In “The State of Working America,” EPI reported that 63% of Black children that begin life in bottom forth of the income scale will stay there as adults. Thirty-two percent of White children who start in the bottom fourth will remain in the bottom fourth.
“There’s a myth about how someone started in the mailroom and now they run the corporation. That’s not going to be true for most folks.”
William Spriggs, chief economist for AFL-CIO, noted that the same people that decry raising the minimum wage for fast food workers had very little to say as corporate profits skyrocketed and CEO salaries soared following the Great Recession.
In April 2013, the Associated Press reported that Don Thompson, chief executive officer of the McDonald’s Corporation, saw his pay package increase $4.1 million in 201 to $13.8 million in 2012. Jim Skinner, Thompson’s predecessor, saw his pay package rise from $8.8 million to $27.7 million.
Spriggs scoffed at the idea that low-wage workers should bear the burden of criticism for higher prices at the register.
“How many people wrote an article about the pay increases that McDonald’s CEO received or asked how much it would cost you when you go to buy a hamburger at McDonald’s?” asked Spriggs. “They want to write an article, because someone goes from $7.25 to $10 per hour. Honestly? You think that’s significant to the price of a hamburger, but ten million dollars is not?”

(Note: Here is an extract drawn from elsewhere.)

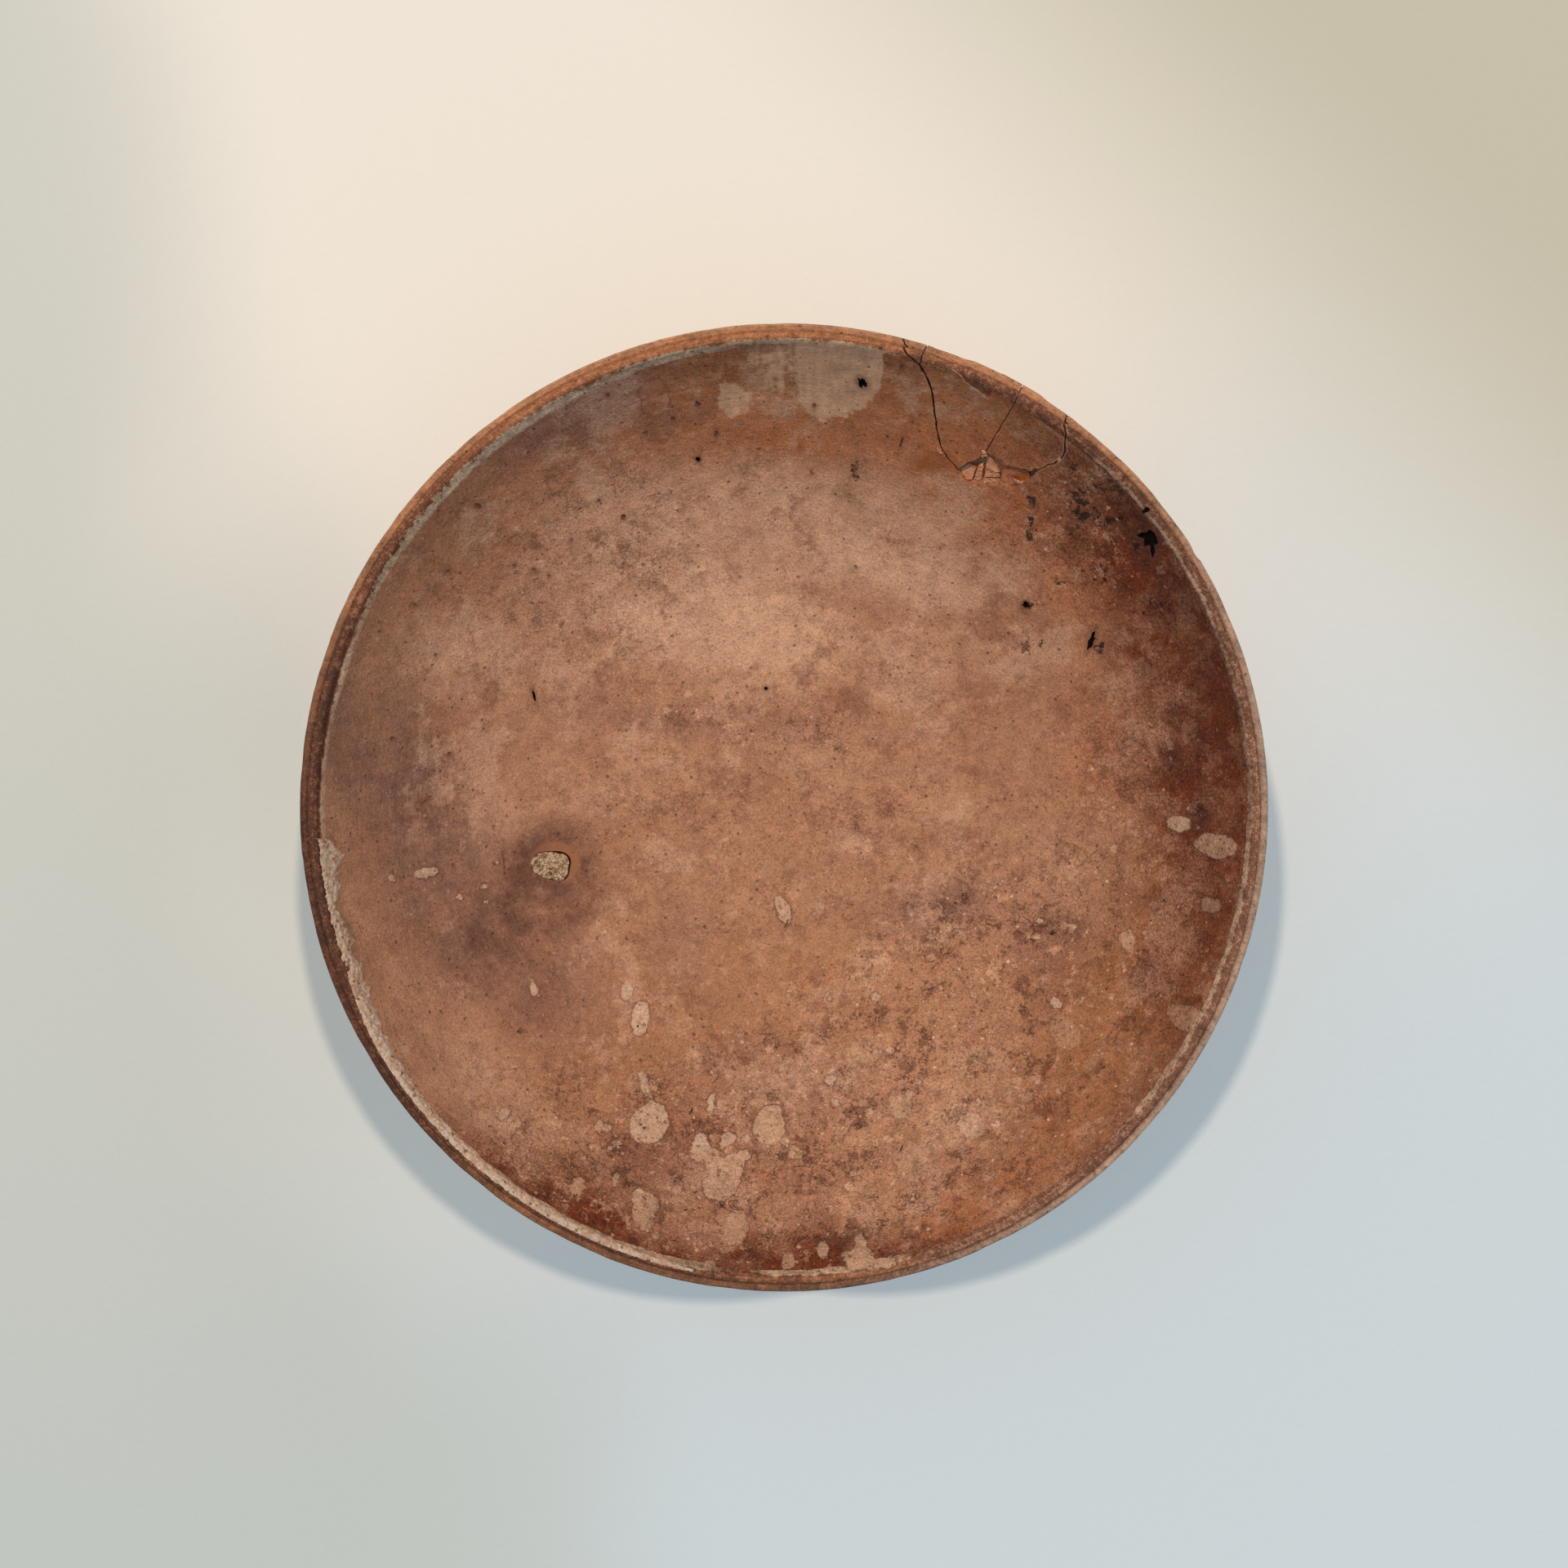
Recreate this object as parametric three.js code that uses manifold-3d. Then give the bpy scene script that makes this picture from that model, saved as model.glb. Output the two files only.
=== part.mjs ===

Ultimately, researchers say that the economy must improve significantly, before workers and livable wage advocates can put enough pressure on companies to raise wages.
“In an economy that is just not tight at all, where the unemployment rate doesn’t really reflect the number of workers that have left the labor force, workers don’t have any bargaining power to bid up their wages and to get better benefits,” said Elise Gould, the director of health policy research at the Economic Policy Institute. “Until we have a tighter labor market, we’re really not going to see any improvements there.”